No universo das 10 cidades mais violentas da Região Metropolitana, de acordo com o levantamento de assassinatos do Diário Gaúcho, apenas Canoas contraria a tendência de alta nos homicídios este ano. Na cidade, 84 pessoas foram mortas desde o começo de 2014, um índice 7,6% inferior ao que era registrado no mesmo período do ano passado. Para o delegado Marco Guns, este é o primeiro passo, de estabilização dos crimes, do trabalho feito pela Delegacia de Homicídios da cidade.

Desde o começo do ano, a especializada tem feito ações conjuntas de combate ao tráfico e aos homicídios. E isso já rendeu pelo menos três grandes apreensões de drogas.Por outro lado, no Vale do Sinos está a maior explosão dos assassinatos no ano. São Leopoldo e Sapiranga registram mais do que o dobro de homicídios que era observado no final de setembro do ano passado. E, em Novo Hamburgo, a alta é de 20%. Enquanto em São Leopoldo há conflito abertos pelo domínio de pontos de tráfico antes dominados pela facção dos Manos, em Sapiranga o que acontece, de acordo com o delegado Ernesto Clasen, é um respingo disso.
 
- A questão das drogas, inevitavelmente, chegou ao nosso município. Boa parte dos crimes estão diretamente ligados às dinâmicas das quadrilhas que atuam em Novo Hamburgo e São Leopoldo - acredita.

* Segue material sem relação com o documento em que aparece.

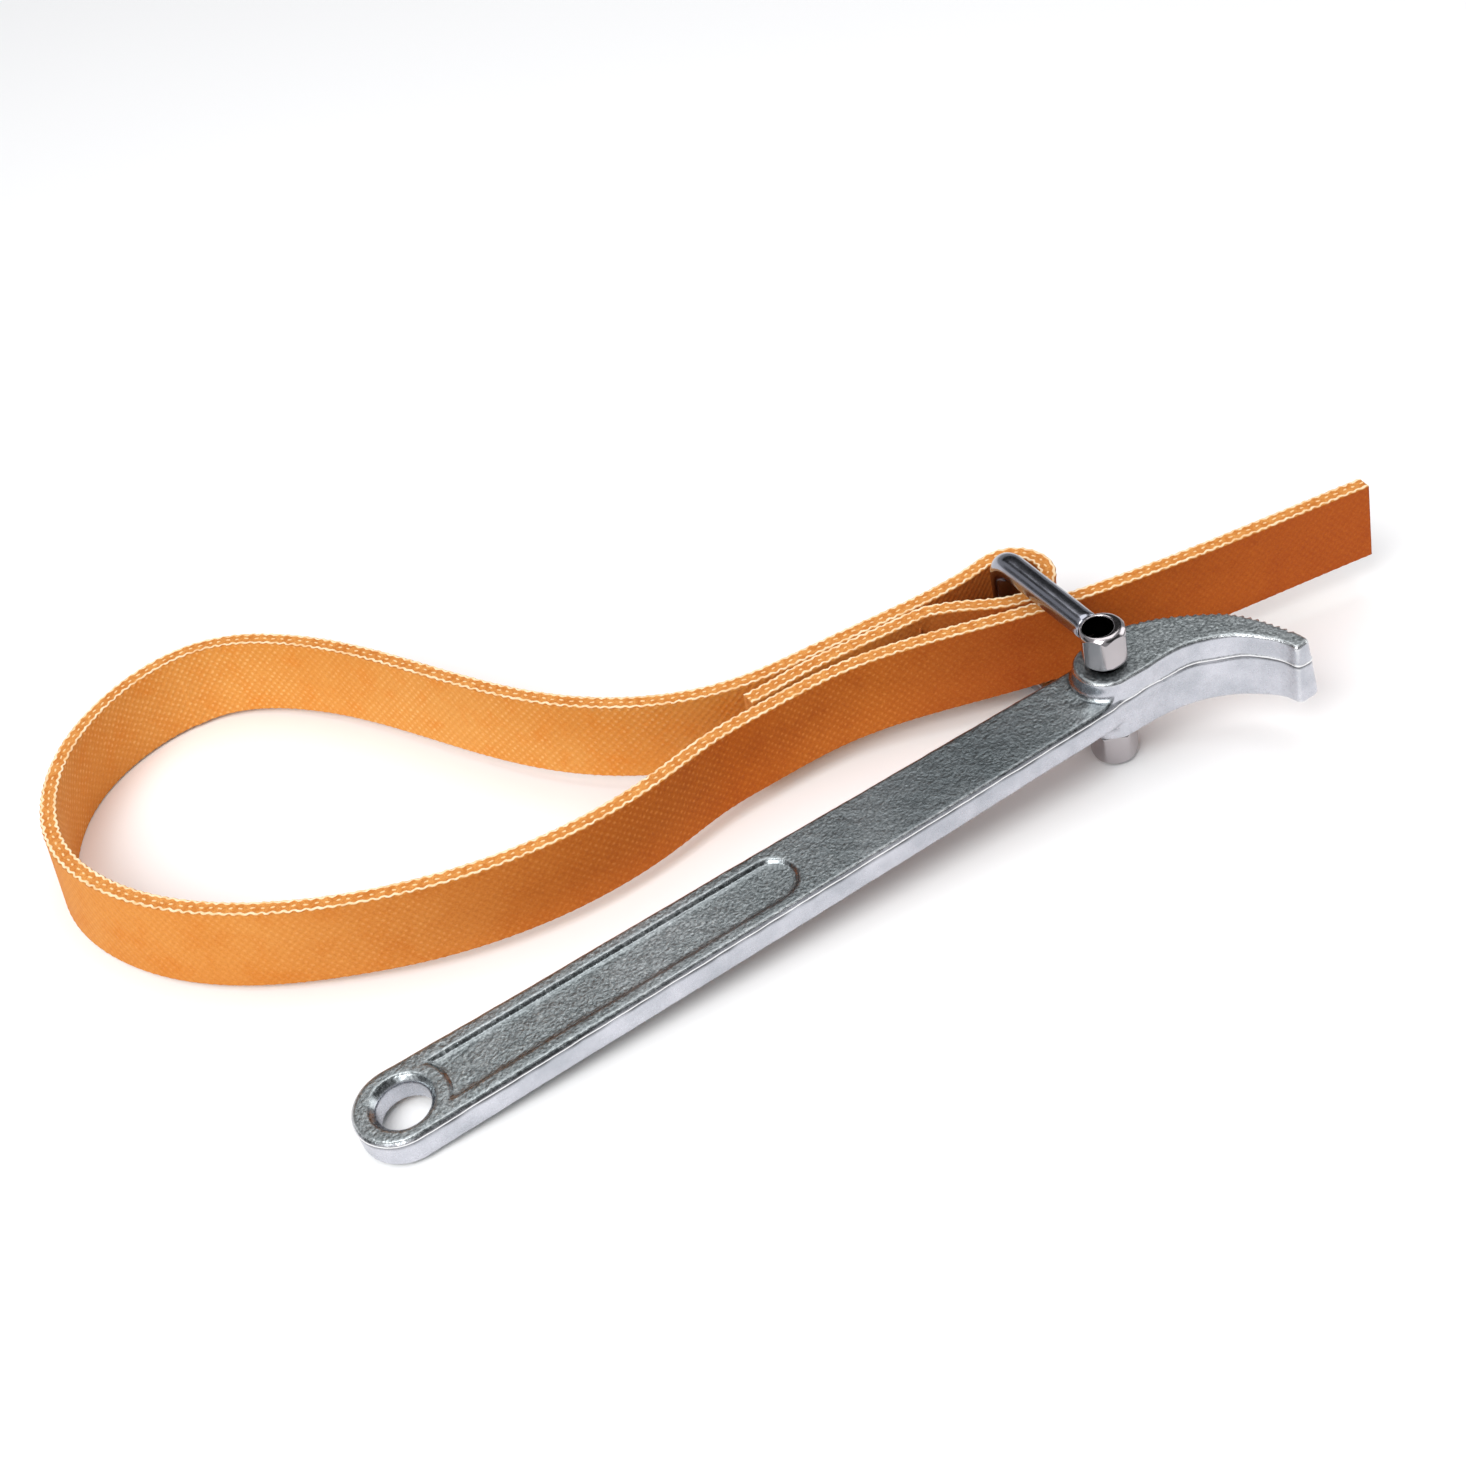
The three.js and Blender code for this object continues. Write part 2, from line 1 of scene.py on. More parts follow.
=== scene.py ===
"""Oil filter wrench with an orange fabric belt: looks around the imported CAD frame.

The forging, the eyes, the pin and the bail are refined from the CAD solids or
rebuilt at the same sizes. The belt is swept along the same centre line as the
CAD belt, with its woven faces and the yarns of its cut edges as geometry.
Everything is in metres, in the frame of the CAD model.
"""
import bpy
import bmesh
import math
import numpy as np
from mathutils import Matrix, Vector


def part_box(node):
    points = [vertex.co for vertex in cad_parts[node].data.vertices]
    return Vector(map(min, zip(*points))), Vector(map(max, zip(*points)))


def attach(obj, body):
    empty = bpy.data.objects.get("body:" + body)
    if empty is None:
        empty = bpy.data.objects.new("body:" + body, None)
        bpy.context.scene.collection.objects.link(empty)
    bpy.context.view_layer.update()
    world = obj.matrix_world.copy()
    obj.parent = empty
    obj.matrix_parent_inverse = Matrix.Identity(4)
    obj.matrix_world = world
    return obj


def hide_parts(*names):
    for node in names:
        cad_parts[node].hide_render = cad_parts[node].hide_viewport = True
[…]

Segundo ele, pelo menos 12 dos 18 homicídios registrados na cidade este ano já estão solucionados.

Discutiu com traficantes e pagou com a vida

Nem os mais de 40 anos como morador da região conhecida como Buraco Quente, na Vila Cruzeiro, Bairro Santa Tereza, foram suficientes para poupar a vida do aposentado José Derci Rodrigues, 66 anos, da violência dos traficantes que recentemente dividiram a região em territórios dominados por eles. Inconformado com o domínio imposto pelos bandidos, no começo de agosto o aposentado se desentendeu com um dos chefões da vila. E pagou com a vida.

No dia 13 de agosto, a casa onde ele criava duas netas, na Rua Dona Zaida, foi invadida e José Derci foi executado a tiros. Os bandidos, cientes do silêncio da vizinhança, saíram caminhando dali. O motivo da discussão do idoso com a quadrilha ainda é investigado pela polícia. E pelo menos um suspeito de ser mandante do crime já está preso.

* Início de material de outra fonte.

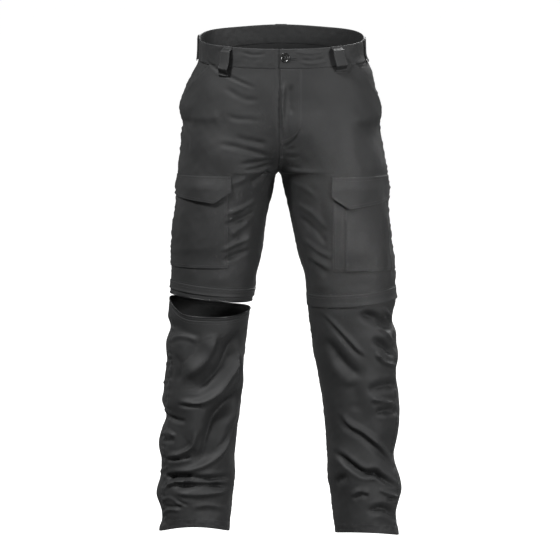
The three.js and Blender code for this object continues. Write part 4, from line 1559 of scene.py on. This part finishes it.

Ainda assim, nem mesmo os familiares do aposentado se arriscam a falar sobre o caso. É que os soldados da quadrilha, em guerra com os Bala de Goma, continuam circulando e impondo o terror entre as ruas Dona Zaida, Rio Branco e São Cristiano.

Uma das primeiras famílias a chegar na região, ainda nos anos 1970, José Derci e os irmãos são reféns dessa geografia forçada pelas armas e drogas. Quem mora em uma rua, não pode circular por outra, sob pena de ser encarada como "dedo-duro".

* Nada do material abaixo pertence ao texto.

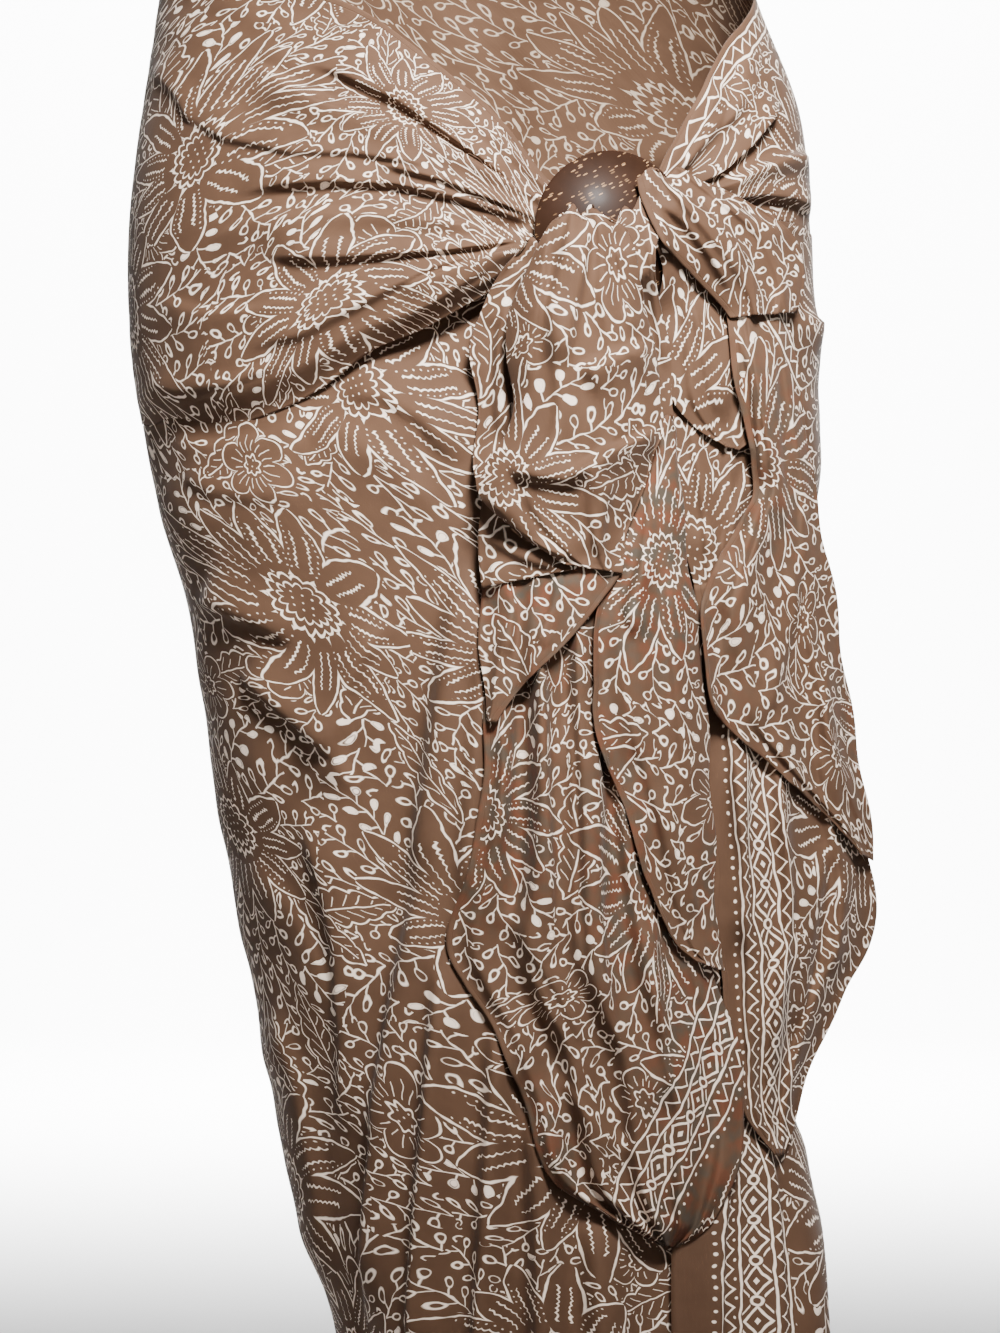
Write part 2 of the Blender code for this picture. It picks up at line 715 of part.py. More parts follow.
def ring_gather(cloth, collection, pile):
    """The cloth bunched in the ring's hole: wide behind the dome, tight in the hole."""
    shape = bmesh.new()
    loops = []
    for along, radius in GATHER:
        loop = []
        for step in range(GATHER_STEPS):
            angle = math.tau * step / GATHER_STEPS
            fold = 1 - GATHER_FOLD_DEPTH * (0.5 - 0.5 * math.cos(GATHER_FOLDS * angle))
            wide = radius * fold
            place = (wide * math.cos(angle), RING_HOLE_DROP + wide * math.sin(angle), along)
            loop.append(shape.verts.new(place))
        loops.append(loop)
    for lower, upper in zip(loops, loops[1:]):
        for step in range(GATHER_STEPS):
            after = (step + 1) % GATHER_STEPS
            shape.faces.new((lower[step], lower[after], upper[after], upper[step]))
    shape.faces.new(list(reversed(loops[0])))
    shape.faces.new(loops[-1])
    shape.transform(ring_frame())
    mesh = bpy.data.meshes.new("ring_gather")
    shape.to_mesh(mesh)
    shape.free()
    mesh.shade_smooth()
    mesh.materials.append(cloth)
    made = bpy.data.objects.new("ring_gather", mesh)
    collection.objects.link(made)
    vertices = [vertex.co.copy() for vertex in mesh.vertices]
    pile.add(vertices, [tuple(face.vertices) for face in mesh.polygons])
    return made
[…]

- Já fazia bastante tempo que eu não via ele, porque eu não posso ir lá na Dona Zaida. Cada vez que escuto uma sirene ou uma correria para aquele lado, ainda me apavoro, mas vamos fazer o que? O melhor é ficar quieto - conta uma familiar do aposentado, que prefere não ser identificada.

Mesmo depois da morte do idoso, os traficantes continuaram fazendo questão de mostrar quem manda no local. A casa onde José Derci foi morto já foi invadida por eles duas vezes. Nos dois casos, a Brigada Militar conseguiu expulsá-los. Mas quem vai ter coragem de morar ali depois disso?

Ao contrário, enquanto a polícia contabiliza pelo menos 11 mortes relacionadas ao tráfico em apenas um ano nos arredores do Buraco Quente, quase diariamente são vistos os caminhões de mudança saindo dali com moradores em absoluto silêncio.